* Data section:
◇ ◇ ◇

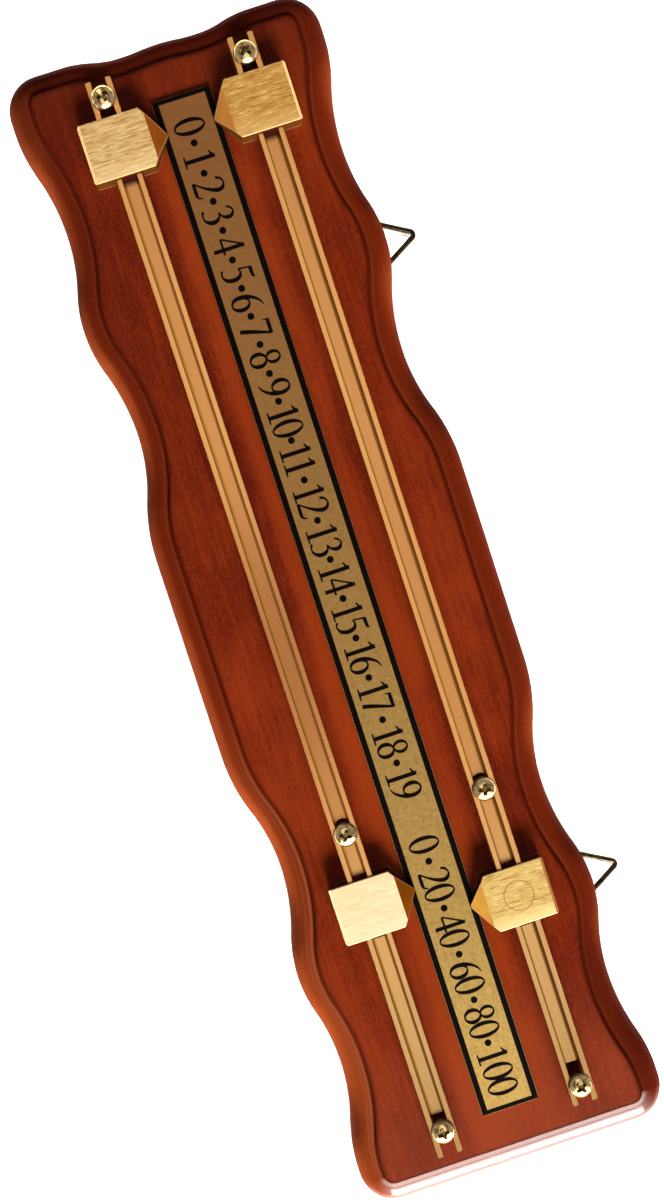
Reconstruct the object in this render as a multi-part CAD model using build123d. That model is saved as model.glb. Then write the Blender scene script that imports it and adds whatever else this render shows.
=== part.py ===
"""Wall-hung scoreboard for two billiard players, as separate pieces in millimetres.

A moulded wooden board carries a printed scale plate between two brass rails.  Each rail is a
C-section channel held by three pan-head screws, and two brass pointers slide along it: one
counts the single points, the other the twenties.  A pointer straddles its rail, and a runner
riveted under it is trapped below the rail's lips.  Two triangular rings in folded straps on the
back hang the board with its long side level.

The board lies on its back: +X runs along the scale from 0 to 100, +Y is up when it hangs, and
+Z comes out of the front.  The origin is the middle of the board's back face.
"""

import math
import os

from build123d import *

# Board: half widths at the crests and hollows of its outline, and the steps between them from the end;
# its length is taken as if both ends were shaped, and the plain right end stands back from that
BOARD_LENGTH = 400.0
PLAIN_END_INSET = 1.6
BOARD_THICKNESS = 15.0
EAR_HALF_WIDTH = 54.2
NECK_HALF_WIDTH = 48.4
BUMP_HALF_WIDTH = 53.2
WAIST_HALF_WIDTH = 46.9
MIDDLE_HALF_WIDTH = 54.3
END_TO_EAR = 16.0
EAR_TO_NECK = 37.0
NECK_TO_BUMP = 32.0
BUMP_TO_WAIST = 38.0
WAIST_TO_MIDDLE = 42.0
END_FLAT = 10.0
END_HOLLOW_HALF_SPAN = 13.0
END_HOLLOW_DEPTH = 2.6
END_MIDDLE_RISE = 0.7
EVEN_SHARE = 0.5
CREST_SHARE = 0.4
OVOLO_RADIUS = 6.4
FACE_STEP_WIDTH = 0.9
FACE_STEP_HEIGHT = 0.9
FACE_CORNER_RADIUS = 4.7
BACK_EDGE_CHAMFER = 0.6

# Scale plate
PLATE_END_MARGIN = 22.8
PLATE_WIDTH = 20.0
PLATE_THICKNESS = 0.8
PLATE_CORNER_RADIUS = 0.6

# Rails: the pair and the plate share one middle line, a little above the board's own
FITTINGS_OFFSET = 2.1
RAIL_SPACING = 48.3
RAIL_LEFT_MARGIN = 12.0
RAIL_RIGHT_MARGIN = 16.0
UPPER_RAIL_SHORTER_BY = 2.2
RAIL_WIDTH = 8.6
RAIL_HEIGHT = 4.8
RAIL_WALL = 1.0
RAIL_FLOOR = 1.0
LIP_THICKNESS = 1.0
SLOT_WIDTH = 5.0
LAND_WIDTH = 3.9
LAND_HEIGHT = 0.5
RAIL_EDGE_RADIUS = 0.25
RAIL_END_RADIUS = 0.6
NOTCH_BEYOND_SCREW = 4.6
MIDDLE_HOLE_LENGTH = 9.4
MIDDLE_HOLE_WIDTH = 6.4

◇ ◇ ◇

* Exercise brief: Print the listing above in its entirety, with every line exact.

* Worked solution:
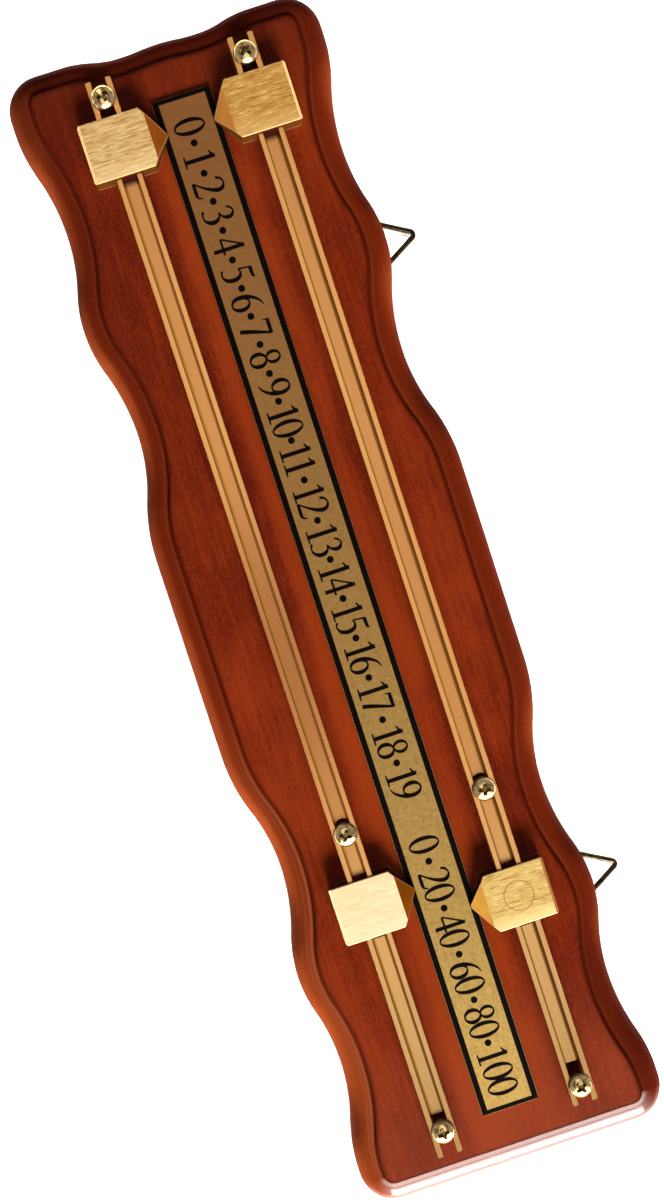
Reconstruct the object in this render as a multi-part CAD model using build123d. That model is saved as model.glb. Then write the Blender scene script that imports it and adds whatever else this render shows.
=== part.py ===
"""Wall-hung scoreboard for two billiard players, as separate pieces in millimetres.

A moulded wooden board carries a printed scale plate between two brass rails.  Each rail is a
C-section channel held by three pan-head screws, and two brass pointers slide along it: one
counts the single points, the other the twenties.  A pointer straddles its rail, and a runner
riveted under it is trapped below the rail's lips.  Two triangular rings in folded straps on the
back hang the board with its long side level.

The board lies on its back: +X runs along the scale from 0 to 100, +Y is up when it hangs, and
+Z comes out of the front.  The origin is the middle of the board's back face.
"""

import math
import os

from build123d import *

# Board: half widths at the crests and hollows of its outline, and the steps between them from the end;
# its length is taken as if both ends were shaped, and the plain right end stands back from that
BOARD_LENGTH = 400.0
PLAIN_END_INSET = 1.6
BOARD_THICKNESS = 15.0
EAR_HALF_WIDTH = 54.2
NECK_HALF_WIDTH = 48.4
BUMP_HALF_WIDTH = 53.2
WAIST_HALF_WIDTH = 46.9
MIDDLE_HALF_WIDTH = 54.3
END_TO_EAR = 16.0
EAR_TO_NECK = 37.0
NECK_TO_BUMP = 32.0
BUMP_TO_WAIST = 38.0
WAIST_TO_MIDDLE = 42.0
END_FLAT = 10.0
END_HOLLOW_HALF_SPAN = 13.0
END_HOLLOW_DEPTH = 2.6
END_MIDDLE_RISE = 0.7
EVEN_SHARE = 0.5
CREST_SHARE = 0.4
OVOLO_RADIUS = 6.4
FACE_STEP_WIDTH = 0.9
FACE_STEP_HEIGHT = 0.9
FACE_CORNER_RADIUS = 4.7
BACK_EDGE_CHAMFER = 0.6

# Scale plate
PLATE_END_MARGIN = 22.8
PLATE_WIDTH = 20.0
PLATE_THICKNESS = 0.8
PLATE_CORNER_RADIUS = 0.6

# Rails: the pair and the plate share one middle line, a little above the board's own
FITTINGS_OFFSET = 2.1
RAIL_SPACING = 48.3
RAIL_LEFT_MARGIN = 12.0
RAIL_RIGHT_MARGIN = 16.0
UPPER_RAIL_SHORTER_BY = 2.2
RAIL_WIDTH = 8.6
RAIL_HEIGHT = 4.8
RAIL_WALL = 1.0
RAIL_FLOOR = 1.0
LIP_THICKNESS = 1.0
SLOT_WIDTH = 5.0
LAND_WIDTH = 3.9
LAND_HEIGHT = 0.5
RAIL_EDGE_RADIUS = 0.25
RAIL_END_RADIUS = 0.6
NOTCH_BEYOND_SCREW = 4.6
MIDDLE_HOLE_LENGTH = 9.4
MIDDLE_HOLE_WIDTH = 6.4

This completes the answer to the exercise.